> Dataset excerpts:
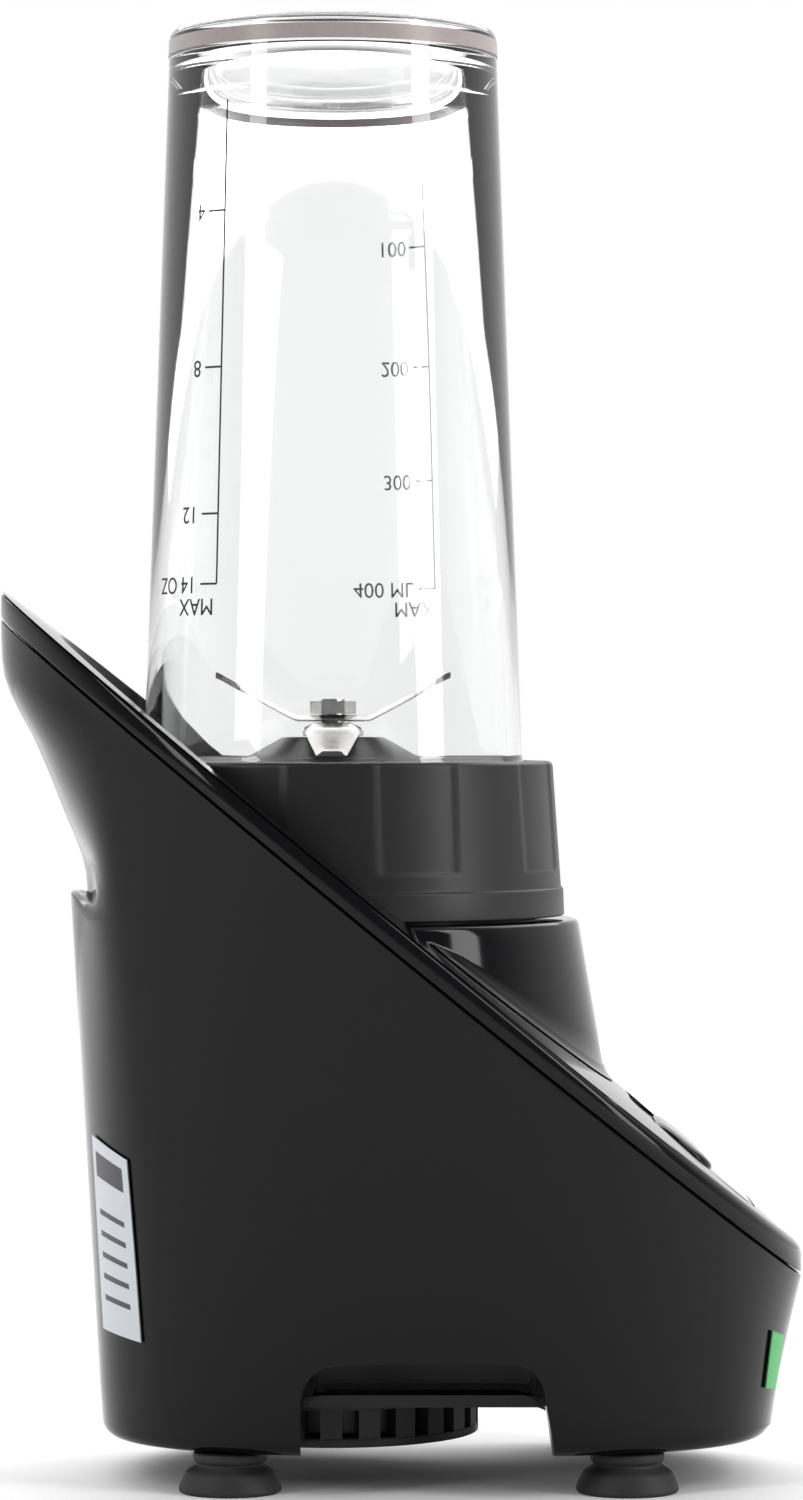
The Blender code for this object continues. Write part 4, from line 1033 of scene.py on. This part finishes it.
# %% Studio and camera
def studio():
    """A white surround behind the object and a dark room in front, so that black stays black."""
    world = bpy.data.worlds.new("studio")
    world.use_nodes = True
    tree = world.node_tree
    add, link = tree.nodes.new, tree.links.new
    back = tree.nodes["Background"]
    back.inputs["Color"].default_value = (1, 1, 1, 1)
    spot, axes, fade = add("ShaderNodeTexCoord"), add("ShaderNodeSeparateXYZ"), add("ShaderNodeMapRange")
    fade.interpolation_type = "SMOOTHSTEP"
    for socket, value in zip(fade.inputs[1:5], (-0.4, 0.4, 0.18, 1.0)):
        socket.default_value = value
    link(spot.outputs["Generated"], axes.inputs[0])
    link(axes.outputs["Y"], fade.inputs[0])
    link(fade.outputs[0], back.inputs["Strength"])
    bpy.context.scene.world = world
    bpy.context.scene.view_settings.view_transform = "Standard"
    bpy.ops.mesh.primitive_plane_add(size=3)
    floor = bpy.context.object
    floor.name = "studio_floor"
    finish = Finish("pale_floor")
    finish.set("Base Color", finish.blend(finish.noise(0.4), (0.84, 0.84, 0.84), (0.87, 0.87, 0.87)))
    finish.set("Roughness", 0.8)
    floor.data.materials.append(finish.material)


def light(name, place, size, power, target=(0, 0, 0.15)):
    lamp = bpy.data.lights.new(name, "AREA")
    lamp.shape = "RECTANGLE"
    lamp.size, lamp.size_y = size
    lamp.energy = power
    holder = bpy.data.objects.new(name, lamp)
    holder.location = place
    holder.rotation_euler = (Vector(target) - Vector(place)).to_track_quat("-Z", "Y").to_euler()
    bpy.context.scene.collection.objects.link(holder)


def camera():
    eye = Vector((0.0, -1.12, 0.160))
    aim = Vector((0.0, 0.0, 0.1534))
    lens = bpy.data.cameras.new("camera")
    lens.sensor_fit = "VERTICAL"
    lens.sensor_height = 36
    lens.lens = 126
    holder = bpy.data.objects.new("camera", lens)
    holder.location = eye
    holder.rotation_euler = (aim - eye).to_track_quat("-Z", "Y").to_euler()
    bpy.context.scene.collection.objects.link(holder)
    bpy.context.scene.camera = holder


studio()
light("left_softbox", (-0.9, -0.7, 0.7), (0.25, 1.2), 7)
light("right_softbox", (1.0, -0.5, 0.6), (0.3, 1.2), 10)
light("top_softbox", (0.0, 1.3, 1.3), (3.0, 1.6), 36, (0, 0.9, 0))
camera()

--

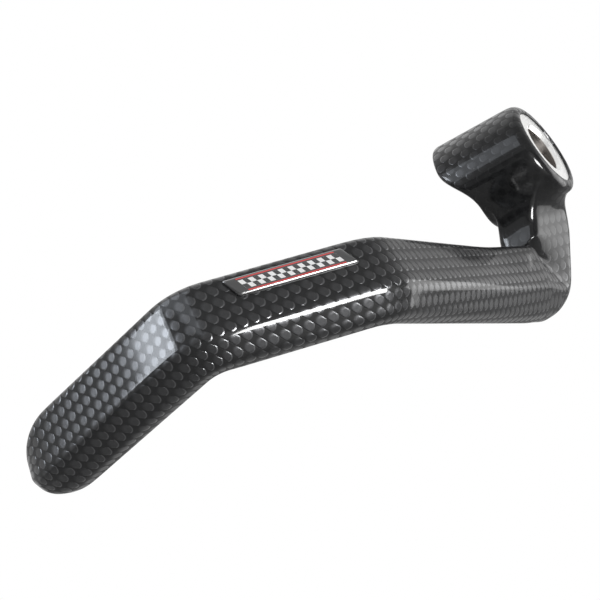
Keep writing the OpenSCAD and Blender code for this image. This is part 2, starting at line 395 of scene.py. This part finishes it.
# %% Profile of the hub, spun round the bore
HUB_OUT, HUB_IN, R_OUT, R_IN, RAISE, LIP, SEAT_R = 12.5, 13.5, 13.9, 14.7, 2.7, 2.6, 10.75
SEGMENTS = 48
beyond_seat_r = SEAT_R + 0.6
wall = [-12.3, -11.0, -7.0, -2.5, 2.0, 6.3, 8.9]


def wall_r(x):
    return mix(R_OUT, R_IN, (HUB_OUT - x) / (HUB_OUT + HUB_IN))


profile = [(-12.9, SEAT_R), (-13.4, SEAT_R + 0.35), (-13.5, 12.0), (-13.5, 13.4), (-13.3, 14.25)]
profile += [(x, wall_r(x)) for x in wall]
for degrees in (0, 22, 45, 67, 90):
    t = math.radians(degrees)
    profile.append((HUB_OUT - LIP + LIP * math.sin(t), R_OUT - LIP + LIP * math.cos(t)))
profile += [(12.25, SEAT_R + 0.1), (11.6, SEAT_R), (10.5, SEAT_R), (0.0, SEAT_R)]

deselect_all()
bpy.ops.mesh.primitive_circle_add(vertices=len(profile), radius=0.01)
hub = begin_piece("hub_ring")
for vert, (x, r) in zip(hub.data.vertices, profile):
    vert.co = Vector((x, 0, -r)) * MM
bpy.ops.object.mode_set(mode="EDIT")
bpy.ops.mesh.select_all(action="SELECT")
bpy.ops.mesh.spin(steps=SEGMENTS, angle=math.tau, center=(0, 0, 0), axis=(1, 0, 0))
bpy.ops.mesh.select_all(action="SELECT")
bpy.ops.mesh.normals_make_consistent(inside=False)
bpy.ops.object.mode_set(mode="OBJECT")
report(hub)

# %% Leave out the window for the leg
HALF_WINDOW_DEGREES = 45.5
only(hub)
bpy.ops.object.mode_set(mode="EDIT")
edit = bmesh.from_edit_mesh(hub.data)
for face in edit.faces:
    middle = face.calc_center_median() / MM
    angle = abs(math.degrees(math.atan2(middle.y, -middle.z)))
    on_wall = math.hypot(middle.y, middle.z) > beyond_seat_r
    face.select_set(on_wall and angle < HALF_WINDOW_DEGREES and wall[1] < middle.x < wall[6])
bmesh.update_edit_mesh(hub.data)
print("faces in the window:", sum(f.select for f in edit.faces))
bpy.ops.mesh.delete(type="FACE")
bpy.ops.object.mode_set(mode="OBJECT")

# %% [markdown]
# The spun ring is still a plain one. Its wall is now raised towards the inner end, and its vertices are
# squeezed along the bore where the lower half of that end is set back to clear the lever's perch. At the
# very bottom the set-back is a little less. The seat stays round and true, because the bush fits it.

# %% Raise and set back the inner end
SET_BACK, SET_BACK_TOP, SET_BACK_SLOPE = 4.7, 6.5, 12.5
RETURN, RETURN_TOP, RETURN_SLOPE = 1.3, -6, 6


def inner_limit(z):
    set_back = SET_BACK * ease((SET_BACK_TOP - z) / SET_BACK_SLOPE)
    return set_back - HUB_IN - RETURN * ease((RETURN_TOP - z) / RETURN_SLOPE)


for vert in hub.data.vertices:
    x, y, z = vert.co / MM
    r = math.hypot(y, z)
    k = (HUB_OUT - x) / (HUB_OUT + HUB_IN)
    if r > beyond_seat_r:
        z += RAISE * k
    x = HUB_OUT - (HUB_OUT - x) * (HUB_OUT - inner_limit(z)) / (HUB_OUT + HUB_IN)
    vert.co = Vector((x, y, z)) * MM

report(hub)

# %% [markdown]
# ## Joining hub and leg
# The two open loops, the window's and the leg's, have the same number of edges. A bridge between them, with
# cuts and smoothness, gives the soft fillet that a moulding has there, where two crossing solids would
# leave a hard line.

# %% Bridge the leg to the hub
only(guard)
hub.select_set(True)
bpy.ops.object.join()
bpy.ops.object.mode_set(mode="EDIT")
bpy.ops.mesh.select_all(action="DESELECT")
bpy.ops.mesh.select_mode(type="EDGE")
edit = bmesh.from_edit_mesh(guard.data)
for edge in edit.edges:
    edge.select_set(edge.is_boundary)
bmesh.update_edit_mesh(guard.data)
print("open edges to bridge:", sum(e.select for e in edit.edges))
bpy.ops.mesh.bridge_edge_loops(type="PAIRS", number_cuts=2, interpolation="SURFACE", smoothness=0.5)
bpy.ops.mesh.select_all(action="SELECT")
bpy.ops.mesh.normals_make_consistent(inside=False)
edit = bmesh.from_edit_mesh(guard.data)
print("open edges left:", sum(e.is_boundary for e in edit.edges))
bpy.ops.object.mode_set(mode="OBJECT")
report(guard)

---

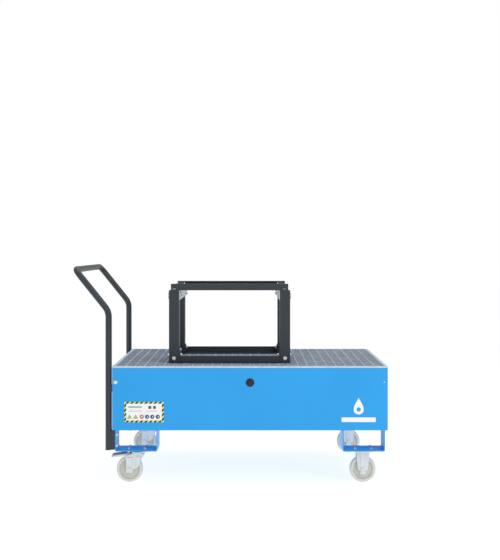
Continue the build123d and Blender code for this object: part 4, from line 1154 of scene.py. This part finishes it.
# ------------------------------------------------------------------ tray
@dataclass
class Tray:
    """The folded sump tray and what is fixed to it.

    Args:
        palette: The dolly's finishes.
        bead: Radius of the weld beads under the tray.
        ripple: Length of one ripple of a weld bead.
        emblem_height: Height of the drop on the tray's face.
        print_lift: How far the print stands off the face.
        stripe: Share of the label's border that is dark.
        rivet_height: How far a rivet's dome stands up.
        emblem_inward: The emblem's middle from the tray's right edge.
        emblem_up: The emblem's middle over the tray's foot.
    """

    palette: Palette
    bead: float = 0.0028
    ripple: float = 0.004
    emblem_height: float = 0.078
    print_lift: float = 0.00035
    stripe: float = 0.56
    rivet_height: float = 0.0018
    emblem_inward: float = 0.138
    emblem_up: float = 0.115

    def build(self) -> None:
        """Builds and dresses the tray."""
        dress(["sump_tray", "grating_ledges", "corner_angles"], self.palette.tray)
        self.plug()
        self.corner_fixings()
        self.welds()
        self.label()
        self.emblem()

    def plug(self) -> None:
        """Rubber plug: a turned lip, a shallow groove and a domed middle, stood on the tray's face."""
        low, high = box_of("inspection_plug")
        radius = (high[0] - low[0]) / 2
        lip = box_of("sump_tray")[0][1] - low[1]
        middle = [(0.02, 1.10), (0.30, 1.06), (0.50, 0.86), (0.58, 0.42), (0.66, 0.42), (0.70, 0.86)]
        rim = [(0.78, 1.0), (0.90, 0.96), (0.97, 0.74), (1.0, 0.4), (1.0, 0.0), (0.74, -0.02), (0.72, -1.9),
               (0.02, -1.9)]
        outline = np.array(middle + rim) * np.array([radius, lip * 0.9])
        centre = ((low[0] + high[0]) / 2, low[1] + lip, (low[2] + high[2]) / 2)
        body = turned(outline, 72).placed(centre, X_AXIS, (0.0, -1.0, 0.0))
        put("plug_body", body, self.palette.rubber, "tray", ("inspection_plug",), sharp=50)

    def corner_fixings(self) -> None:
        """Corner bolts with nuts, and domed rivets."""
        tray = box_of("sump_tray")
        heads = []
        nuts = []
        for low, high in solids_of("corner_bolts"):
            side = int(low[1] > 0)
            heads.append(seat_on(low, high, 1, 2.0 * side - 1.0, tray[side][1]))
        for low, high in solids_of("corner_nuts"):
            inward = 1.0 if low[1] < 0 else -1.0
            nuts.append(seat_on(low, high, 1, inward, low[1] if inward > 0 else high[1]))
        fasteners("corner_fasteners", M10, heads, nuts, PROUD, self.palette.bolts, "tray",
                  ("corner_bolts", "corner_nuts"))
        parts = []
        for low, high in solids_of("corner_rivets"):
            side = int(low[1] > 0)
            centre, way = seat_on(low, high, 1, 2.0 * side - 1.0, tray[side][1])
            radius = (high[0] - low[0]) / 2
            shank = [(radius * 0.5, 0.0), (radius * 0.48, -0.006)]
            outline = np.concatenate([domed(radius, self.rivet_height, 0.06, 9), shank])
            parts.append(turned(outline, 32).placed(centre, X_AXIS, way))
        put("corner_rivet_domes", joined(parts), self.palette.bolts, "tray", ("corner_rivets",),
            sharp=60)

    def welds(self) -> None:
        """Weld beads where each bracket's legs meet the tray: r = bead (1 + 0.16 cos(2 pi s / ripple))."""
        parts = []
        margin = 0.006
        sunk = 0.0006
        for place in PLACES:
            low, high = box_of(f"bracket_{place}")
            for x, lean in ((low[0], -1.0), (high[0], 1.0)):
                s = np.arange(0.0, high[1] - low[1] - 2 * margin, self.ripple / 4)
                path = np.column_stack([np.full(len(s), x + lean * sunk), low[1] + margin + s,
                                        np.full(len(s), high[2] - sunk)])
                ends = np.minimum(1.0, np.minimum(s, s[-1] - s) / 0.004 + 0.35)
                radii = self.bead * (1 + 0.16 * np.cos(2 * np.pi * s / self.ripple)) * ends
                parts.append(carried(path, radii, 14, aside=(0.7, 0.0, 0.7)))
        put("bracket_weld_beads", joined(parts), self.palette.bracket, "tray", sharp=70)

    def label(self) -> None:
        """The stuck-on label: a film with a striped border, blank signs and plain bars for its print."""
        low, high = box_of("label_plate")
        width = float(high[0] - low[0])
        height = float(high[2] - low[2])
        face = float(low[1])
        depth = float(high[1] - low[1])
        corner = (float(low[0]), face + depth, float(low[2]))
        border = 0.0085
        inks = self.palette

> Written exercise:
Keep both end lines and retype everything in the records above from the line containing "Continue the build123d" through the line containing "self.emblem()", exactly, with nothing else.

> Answer below:
Continue the build123d and Blender code for this object: part 4, from line 1154 of scene.py. This part finishes it.
# ------------------------------------------------------------------ tray
@dataclass
class Tray:
    """The folded sump tray and what is fixed to it.

    Args:
        palette: The dolly's finishes.
        bead: Radius of the weld beads under the tray.
        ripple: Length of one ripple of a weld bead.
        emblem_height: Height of the drop on the tray's face.
        print_lift: How far the print stands off the face.
        stripe: Share of the label's border that is dark.
        rivet_height: How far a rivet's dome stands up.
        emblem_inward: The emblem's middle from the tray's right edge.
        emblem_up: The emblem's middle over the tray's foot.
    """

    palette: Palette
    bead: float = 0.0028
    ripple: float = 0.004
    emblem_height: float = 0.078
    print_lift: float = 0.00035
    stripe: float = 0.56
    rivet_height: float = 0.0018
    emblem_inward: float = 0.138
    emblem_up: float = 0.115

    def build(self) -> None:
        """Builds and dresses the tray."""
        dress(["sump_tray", "grating_ledges", "corner_angles"], self.palette.tray)
        self.plug()
        self.corner_fixings()
        self.welds()
        self.label()
        self.emblem()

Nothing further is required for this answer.